SUPPLIED MATERIAL |
┄┄┄┄┄┄┄┄┄┄┄┄┄┄┄┄┄┄┄┄

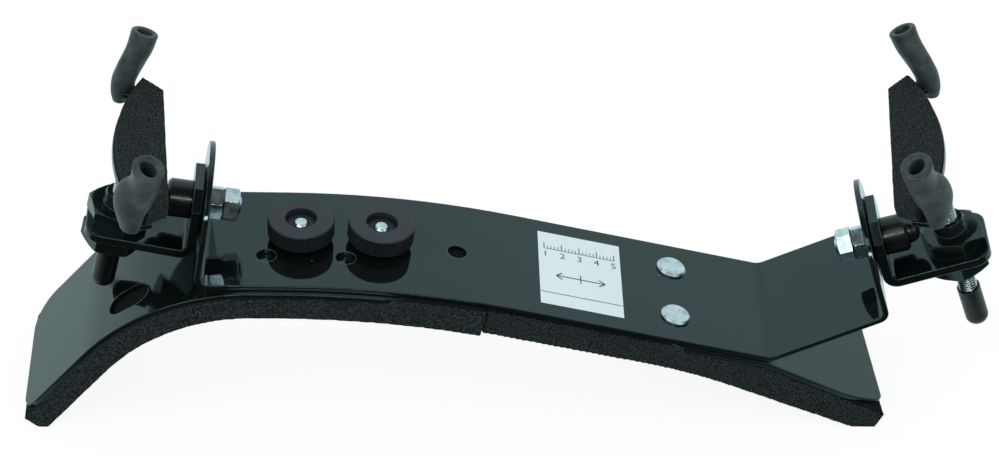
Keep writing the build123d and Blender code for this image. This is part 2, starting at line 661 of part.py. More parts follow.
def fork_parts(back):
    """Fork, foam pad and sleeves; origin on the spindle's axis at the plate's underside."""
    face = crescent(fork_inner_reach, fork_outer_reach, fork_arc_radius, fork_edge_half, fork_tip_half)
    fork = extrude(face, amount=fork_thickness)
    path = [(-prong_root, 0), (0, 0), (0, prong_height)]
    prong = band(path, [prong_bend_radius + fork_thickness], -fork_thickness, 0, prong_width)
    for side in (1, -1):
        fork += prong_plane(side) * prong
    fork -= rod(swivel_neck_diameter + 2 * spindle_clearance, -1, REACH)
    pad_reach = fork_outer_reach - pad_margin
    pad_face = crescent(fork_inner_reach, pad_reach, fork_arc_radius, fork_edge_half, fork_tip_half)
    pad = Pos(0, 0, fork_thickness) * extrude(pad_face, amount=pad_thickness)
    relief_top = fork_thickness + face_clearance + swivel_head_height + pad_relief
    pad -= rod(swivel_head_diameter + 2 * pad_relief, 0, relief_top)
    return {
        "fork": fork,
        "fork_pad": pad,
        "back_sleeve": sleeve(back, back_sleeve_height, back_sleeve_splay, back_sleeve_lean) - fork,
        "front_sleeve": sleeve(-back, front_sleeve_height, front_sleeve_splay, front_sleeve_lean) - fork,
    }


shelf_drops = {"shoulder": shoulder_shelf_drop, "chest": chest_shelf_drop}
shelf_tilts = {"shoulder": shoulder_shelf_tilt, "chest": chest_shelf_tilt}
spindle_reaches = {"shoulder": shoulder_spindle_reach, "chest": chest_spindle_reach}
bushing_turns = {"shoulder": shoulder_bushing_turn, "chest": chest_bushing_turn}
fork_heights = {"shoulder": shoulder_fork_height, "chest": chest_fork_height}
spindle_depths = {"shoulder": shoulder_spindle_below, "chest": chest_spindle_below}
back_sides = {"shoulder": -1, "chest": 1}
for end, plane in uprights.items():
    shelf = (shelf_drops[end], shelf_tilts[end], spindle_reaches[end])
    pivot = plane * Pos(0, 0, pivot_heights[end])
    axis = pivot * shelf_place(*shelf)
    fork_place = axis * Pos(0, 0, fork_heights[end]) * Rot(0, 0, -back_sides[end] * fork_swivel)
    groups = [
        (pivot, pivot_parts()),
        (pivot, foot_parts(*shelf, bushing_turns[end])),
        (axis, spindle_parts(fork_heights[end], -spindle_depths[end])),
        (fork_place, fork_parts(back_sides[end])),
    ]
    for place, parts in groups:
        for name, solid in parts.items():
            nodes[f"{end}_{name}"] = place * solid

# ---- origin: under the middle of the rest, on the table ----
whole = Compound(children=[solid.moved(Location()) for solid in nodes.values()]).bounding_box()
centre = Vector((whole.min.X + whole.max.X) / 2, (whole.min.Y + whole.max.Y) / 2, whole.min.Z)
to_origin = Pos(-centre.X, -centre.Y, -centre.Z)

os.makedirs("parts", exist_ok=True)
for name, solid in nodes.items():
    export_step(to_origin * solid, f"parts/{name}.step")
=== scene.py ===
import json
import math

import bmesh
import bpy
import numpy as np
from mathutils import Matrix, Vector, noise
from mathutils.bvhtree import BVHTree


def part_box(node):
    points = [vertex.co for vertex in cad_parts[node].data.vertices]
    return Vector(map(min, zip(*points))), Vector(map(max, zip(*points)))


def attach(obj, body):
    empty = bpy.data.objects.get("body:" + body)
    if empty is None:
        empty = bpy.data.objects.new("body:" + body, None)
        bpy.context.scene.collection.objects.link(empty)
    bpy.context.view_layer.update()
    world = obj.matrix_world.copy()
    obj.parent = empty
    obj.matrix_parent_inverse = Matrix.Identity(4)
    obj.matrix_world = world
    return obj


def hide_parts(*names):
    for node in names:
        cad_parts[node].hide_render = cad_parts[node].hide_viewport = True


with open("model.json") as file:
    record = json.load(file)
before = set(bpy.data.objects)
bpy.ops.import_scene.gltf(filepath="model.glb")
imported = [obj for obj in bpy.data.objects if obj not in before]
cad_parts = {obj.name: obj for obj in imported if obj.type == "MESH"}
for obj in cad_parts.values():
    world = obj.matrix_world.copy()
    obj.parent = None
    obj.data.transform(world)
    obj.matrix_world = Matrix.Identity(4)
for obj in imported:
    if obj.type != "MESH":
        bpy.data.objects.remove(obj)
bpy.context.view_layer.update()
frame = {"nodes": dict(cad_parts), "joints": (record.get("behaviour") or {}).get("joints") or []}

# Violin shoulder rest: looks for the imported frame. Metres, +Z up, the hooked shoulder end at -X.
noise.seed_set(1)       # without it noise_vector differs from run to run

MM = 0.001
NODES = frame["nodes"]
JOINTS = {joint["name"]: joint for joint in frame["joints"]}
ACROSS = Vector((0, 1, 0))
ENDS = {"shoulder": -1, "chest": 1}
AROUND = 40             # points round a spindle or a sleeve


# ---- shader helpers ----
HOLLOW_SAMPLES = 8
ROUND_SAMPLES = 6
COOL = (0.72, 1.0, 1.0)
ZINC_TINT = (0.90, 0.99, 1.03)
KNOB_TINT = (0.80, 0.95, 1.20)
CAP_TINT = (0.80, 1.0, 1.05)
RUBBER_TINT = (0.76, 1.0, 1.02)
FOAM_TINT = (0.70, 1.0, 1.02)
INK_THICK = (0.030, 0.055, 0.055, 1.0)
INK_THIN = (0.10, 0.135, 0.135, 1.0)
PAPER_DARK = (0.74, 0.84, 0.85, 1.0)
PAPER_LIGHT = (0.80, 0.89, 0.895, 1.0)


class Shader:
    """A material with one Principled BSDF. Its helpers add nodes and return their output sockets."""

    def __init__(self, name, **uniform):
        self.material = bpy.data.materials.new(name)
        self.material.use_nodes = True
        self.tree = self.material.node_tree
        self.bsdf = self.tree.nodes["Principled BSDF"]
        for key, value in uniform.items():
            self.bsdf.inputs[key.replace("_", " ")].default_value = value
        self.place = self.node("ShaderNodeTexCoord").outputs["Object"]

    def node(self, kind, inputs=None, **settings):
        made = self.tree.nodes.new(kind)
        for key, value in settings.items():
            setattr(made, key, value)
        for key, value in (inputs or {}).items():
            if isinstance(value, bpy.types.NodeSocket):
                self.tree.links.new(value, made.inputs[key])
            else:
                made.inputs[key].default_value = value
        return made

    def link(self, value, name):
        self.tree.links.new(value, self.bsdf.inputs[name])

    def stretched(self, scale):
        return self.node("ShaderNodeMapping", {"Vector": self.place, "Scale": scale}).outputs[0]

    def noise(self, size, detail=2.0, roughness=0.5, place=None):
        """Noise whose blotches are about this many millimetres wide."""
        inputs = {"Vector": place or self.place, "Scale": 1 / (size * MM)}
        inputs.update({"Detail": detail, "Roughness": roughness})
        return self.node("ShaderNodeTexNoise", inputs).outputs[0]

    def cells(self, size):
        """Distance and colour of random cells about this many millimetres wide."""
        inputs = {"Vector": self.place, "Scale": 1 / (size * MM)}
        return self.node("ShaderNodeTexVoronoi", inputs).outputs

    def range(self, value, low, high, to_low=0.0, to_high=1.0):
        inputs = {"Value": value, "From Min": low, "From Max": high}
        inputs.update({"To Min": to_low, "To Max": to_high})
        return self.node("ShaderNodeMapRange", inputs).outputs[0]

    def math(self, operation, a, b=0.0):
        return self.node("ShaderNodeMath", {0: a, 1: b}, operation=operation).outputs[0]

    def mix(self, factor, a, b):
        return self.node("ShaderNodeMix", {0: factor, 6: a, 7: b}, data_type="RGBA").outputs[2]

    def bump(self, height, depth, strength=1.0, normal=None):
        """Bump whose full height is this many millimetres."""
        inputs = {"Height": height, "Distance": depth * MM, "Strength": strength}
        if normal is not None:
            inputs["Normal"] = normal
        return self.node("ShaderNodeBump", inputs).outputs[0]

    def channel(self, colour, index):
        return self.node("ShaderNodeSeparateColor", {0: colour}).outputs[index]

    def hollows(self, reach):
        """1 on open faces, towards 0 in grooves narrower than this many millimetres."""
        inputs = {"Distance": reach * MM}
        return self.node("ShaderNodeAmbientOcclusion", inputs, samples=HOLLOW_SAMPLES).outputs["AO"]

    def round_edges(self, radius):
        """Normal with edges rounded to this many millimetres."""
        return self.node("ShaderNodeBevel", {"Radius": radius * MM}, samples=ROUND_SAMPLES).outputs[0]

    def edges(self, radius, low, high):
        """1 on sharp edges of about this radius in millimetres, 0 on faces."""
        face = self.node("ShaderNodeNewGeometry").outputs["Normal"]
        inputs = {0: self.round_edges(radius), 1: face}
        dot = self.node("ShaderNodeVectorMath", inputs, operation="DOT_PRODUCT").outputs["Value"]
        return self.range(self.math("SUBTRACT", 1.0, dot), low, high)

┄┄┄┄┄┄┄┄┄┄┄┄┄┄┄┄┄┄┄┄

REQUEST | Reproduce the lines exactly, taking as the first line the one with "before = set(bpy.data.objects)" and as the last line the one with "AROUND = 40", and include nothing else.

RESULT FOR THIS EXERCISE |
before = set(bpy.data.objects)
bpy.ops.import_scene.gltf(filepath="model.glb")
imported = [obj for obj in bpy.data.objects if obj not in before]
cad_parts = {obj.name: obj for obj in imported if obj.type == "MESH"}
for obj in cad_parts.values():
    world = obj.matrix_world.copy()
    obj.parent = None
    obj.data.transform(world)
    obj.matrix_world = Matrix.Identity(4)
for obj in imported:
    if obj.type != "MESH":
        bpy.data.objects.remove(obj)
bpy.context.view_layer.update()
frame = {"nodes": dict(cad_parts), "joints": (record.get("behaviour") or {}).get("joints") or []}

# Violin shoulder rest: looks for the imported frame. Metres, +Z up, the hooked shoulder end at -X.
noise.seed_set(1)       # without it noise_vector differs from run to run

MM = 0.001
NODES = frame["nodes"]
JOINTS = {joint["name"]: joint for joint in frame["joints"]}
ACROSS = Vector((0, 1, 0))
ENDS = {"shoulder": -1, "chest": 1}
AROUND = 40             # points round a spindle or a sleeve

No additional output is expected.